4. New vs. Used Cars
New cars generally come with lower interest rates compared to used cars because they’re seen as less risky for lenders. Used cars have more wear and tear and may not hold their value as well, which can make them more challenging to finance.
5. Income and Employment History
Lenders will want to know that you have a stable income to ensure you can afford the loan payments. A steady job and consistent income can help you secure a loan with a better interest rate.
Tips for Getting the Best Car Loan
Getting the best car loan starts with being well-prepared. Here are some tips to help you secure the best financing deal:
1. Check Your Credit Report and Score
Before applying for a car loan, check your credit score and review your credit report. If you find any errors, dispute them to ensure your credit report is accurate. If your score is lower than you’d like, take steps to improve it before applying for a loan.

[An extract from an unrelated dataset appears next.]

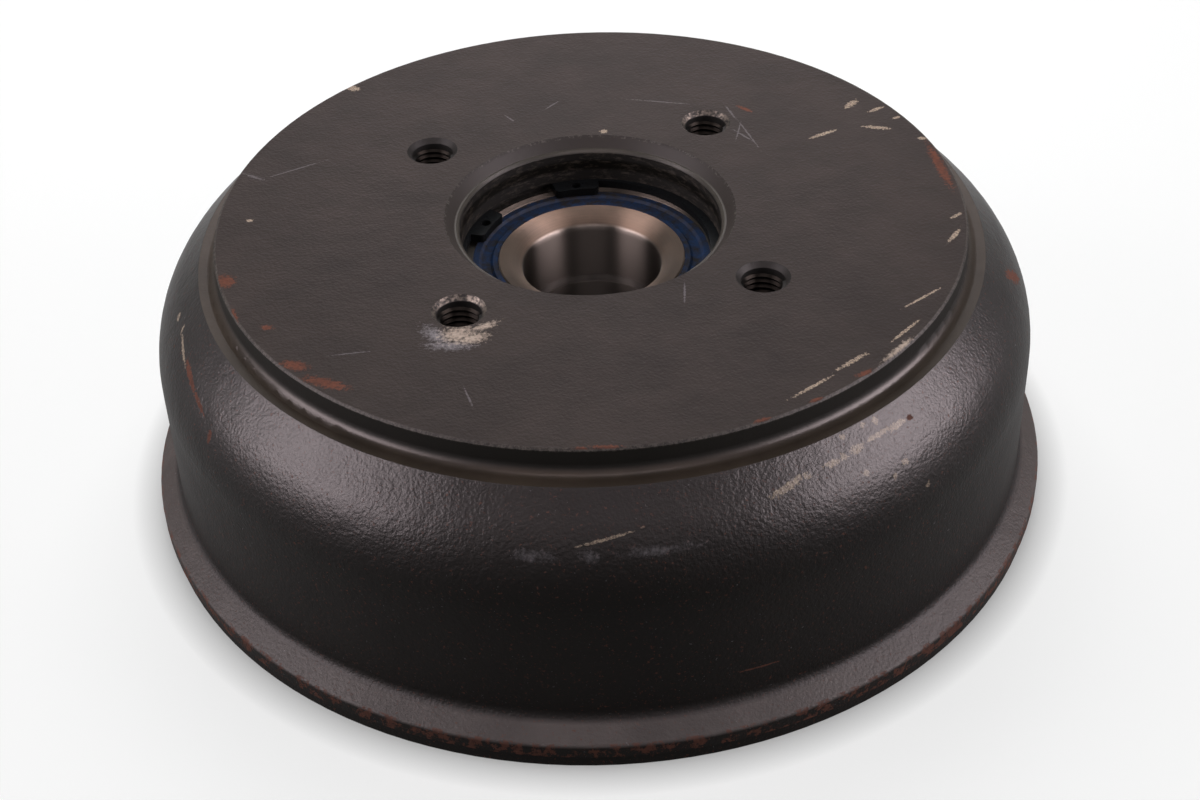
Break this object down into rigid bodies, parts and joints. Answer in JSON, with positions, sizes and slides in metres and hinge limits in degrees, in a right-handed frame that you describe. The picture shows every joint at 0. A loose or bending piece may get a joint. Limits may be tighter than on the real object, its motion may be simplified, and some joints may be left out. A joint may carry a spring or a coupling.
{
  "type": "brake drum with fitted wheel bearing",
  "caption": "Cast hub brake drum with a flat wheel face, stepped shoulder, lipped open rim, tapped wheel-bolt holes and a sealed wheel bearing held by a circlip in its hub bore.",
  "frame": {"origin": "centre of the open rim's face, on which the drum stands", "axes": "+Z along the hub's axis from the open rim to the wheel face; the wheel-bolt holes lie midway between X and Y"},
  "size_m": [0.2274, 0.2274, 0.0725],
  "materials": {
    "painted_casting": "satin black paint over grey iron, rough as cast on the outside and worn, chipped and rusty at the edges",
    "phosphated_spring_steel": "black phosphated spring steel, oily",
    "ground_bearing_steel": "fine-turned and ground bearing steel, bare",
    "polished_ball_steel": "polished bearing steel",
    "clip_steel": "dark spring steel",
    "blue_seal_rubber": "moulded blue seal rubber, slightly greasy",
    "cage_polyamide": "moulded natural polyamide"
  },
  "bodies": {
    "drum": {"brake_drum": "painted_casting", "circlip": "phosphated_spring_steel", "bearing_outer_ring": "ground_bearing_steel", "bearing_seal_outboard": "blue_seal_rubber", "bearing_seal_inboard": "blue_seal_rubber"},
    "inner_race": {"bearing_inner_ring_outboard": "ground_bearing_steel", "bearing_inner_ring_inboard": "ground_bearing_steel", "inner_ring_joining_clip": "clip_steel"},
    "ball_set": {"ball_cage_outboard": "cage_polyamide", "ball_cage_inboard": "cage_polyamide", "ball_outboard_01": "polished_ball_steel", "ball_outboard_02": "polished_ball_steel", "ball_outboard_03": "polished_ball_steel", "ball_outboard_04": "polished_ball_steel", "ball_outboard_05": "polished_ball_steel", "ball_outboard_06": "polished_ball_steel", "ball_outboard_07": "polished_ball_steel", "ball_outboard_08": "polished_ball_steel", "ball_outboard_09": "polished_ball_steel", "ball_outboard_10": "polished_ball_steel", "ball_outboard_11": "polished_ball_steel", "ball_outboard_12": "polished_ball_steel", "ball_outboard_13": "polished_ball_steel", "ball_outboard_14": "polished_ball_steel", "ball_inboard_01": "polished_ball_steel", "ball_inboard_02": "polished_ball_steel", "ball_inboard_03": "polished_ball_steel", "ball_inboard_04": "polished_ball_steel", "ball_inboard_05": "polished_ball_steel", "ball_inboard_06": "polished_ball_steel", "ball_inboard_07": "polished_ball_steel", "ball_inboard_08": "polished_ball_steel", "ball_inboard_09": "polished_ball_steel", "ball_inboard_10": "polished_ball_steel", "ball_inboard_11": "polished_ball_steel", "ball_inboard_12": "polished_ball_steel", "ball_inboard_13": "polished_ball_steel", "ball_inboard_14": "polished_ball_steel"}
  },
  "joints": [
    {"name": "bearing_spin", "type": "hinge", "parent": "drum", "child": "inner_race", "pos_m": [0, 0, 0.0409], "axis": [0, 0, 1], "continuous": true},
    {"name": "ball_orbit", "type": "hinge", "parent": "drum", "child": "ball_set", "pos_m": [0, 0, 0.0409], "axis": [0, 0, 1], "continuous": true}
  ],
  "couplings": [
    {"joint": "ball_orbit", "follows": "bearing_spin", "ratio": 0.4255}
  ]
}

2. Save for a Larger Down Payment
The more you can put down upfront, the better. A larger down payment can reduce the amount you need to borrow and may help you secure a better interest rate.
3. Compare Loan Offers
Don’t settle for the first loan offer you receive. Shop around and compare rates from different lenders, including banks, credit unions, dealerships, and online lenders. Make sure to compare the total cost of the loan, not just the monthly payments.
4. Consider Loan Terms Carefully
While longer loan terms may offer lower monthly payments, they often come with higher interest rates. If possible, try to stick to a shorter loan term to save money in interest over time.
5. Get Pre-Approved for a Loan
Getting pre-approved for a car loan can give you a better idea of how much you can afford to spend and what interest rates you’re likely to get. Pre-approval also gives you more negotiating power at the dealership.
Conclusion
A car loan can make buying a car more affordable, but it’s important to understand your financing options before making a decision. Whether you choose a traditional bank loan, credit union loan, dealership financing, or another option, understanding the factors that affect your interest rate and how to secure the best deal will help you save money in the long run.
Take the time to compare lenders, improve your credit score, and make a larger down payment to ensure you’re getting the best possible financing for your new vehicle. By following the tips and strategies outlined in this guide, you can confidently navigate the car loan process and drive off with the car you’ve always wanted at a price you can afford.